— What you should do —
Quote the material below exactly as written, from the first line to the line that holds "is grey: behind", endpoints included.

====================

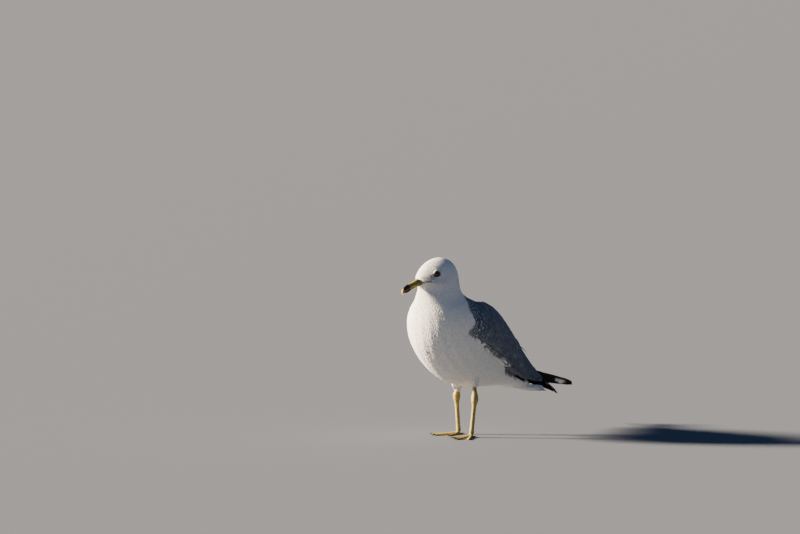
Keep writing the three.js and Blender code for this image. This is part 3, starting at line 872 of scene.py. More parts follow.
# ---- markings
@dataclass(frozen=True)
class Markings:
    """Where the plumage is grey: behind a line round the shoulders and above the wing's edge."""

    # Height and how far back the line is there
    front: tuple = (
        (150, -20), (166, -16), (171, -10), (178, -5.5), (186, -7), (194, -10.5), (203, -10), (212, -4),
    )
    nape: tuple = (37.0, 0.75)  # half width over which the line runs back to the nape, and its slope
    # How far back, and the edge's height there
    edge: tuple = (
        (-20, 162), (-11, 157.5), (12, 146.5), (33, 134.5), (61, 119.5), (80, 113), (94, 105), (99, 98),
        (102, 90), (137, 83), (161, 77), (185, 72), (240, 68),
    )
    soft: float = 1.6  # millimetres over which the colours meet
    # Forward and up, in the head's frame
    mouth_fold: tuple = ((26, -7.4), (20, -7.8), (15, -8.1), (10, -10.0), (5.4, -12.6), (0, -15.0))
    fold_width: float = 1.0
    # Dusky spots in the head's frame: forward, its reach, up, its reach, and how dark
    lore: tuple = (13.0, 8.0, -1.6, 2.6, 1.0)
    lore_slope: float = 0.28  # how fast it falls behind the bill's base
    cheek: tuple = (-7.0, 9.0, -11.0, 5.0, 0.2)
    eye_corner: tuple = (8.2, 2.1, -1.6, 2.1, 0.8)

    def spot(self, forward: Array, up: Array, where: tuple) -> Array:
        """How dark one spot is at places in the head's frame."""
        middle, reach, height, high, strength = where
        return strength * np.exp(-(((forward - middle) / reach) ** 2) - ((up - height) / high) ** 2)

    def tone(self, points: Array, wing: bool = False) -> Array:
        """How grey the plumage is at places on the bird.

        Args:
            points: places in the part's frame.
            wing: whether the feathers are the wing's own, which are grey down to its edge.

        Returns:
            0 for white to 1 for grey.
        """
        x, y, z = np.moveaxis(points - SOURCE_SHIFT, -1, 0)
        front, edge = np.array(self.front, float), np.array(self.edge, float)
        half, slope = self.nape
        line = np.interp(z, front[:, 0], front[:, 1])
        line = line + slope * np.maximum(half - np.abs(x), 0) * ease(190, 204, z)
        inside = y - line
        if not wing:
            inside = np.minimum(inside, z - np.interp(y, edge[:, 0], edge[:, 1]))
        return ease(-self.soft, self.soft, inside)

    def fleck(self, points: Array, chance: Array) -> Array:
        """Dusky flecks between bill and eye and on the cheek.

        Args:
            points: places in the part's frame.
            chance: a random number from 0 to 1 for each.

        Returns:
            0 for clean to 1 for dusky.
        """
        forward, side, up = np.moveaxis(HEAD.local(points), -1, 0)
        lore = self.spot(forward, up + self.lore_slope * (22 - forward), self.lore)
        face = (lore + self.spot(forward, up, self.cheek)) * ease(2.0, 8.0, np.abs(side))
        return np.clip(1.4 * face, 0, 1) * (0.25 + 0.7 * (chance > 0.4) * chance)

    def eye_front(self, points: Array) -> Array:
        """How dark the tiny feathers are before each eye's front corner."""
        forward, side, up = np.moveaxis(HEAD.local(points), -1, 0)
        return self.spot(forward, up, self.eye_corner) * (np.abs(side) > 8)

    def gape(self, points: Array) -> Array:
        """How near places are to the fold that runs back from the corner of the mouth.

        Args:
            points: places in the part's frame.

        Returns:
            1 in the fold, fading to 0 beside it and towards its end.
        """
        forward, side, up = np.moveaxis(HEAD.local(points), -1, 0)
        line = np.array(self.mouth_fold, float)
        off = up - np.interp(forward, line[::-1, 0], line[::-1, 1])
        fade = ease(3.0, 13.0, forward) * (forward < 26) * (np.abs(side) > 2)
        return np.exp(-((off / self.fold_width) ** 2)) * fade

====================

— Full answer —
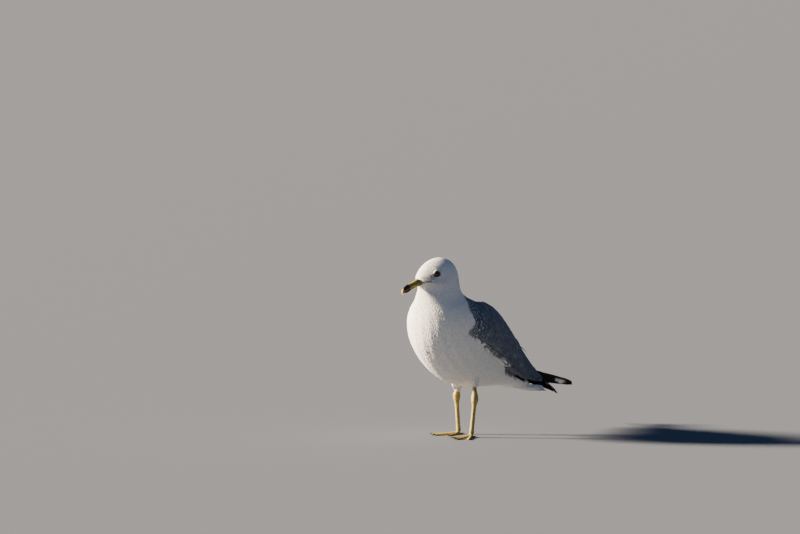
Keep writing the three.js and Blender code for this image. This is part 3, starting at line 872 of scene.py. More parts follow.
# ---- markings
@dataclass(frozen=True)
class Markings:
    """Where the plumage is grey: behind a line round the shoulders and above the wing's edge."""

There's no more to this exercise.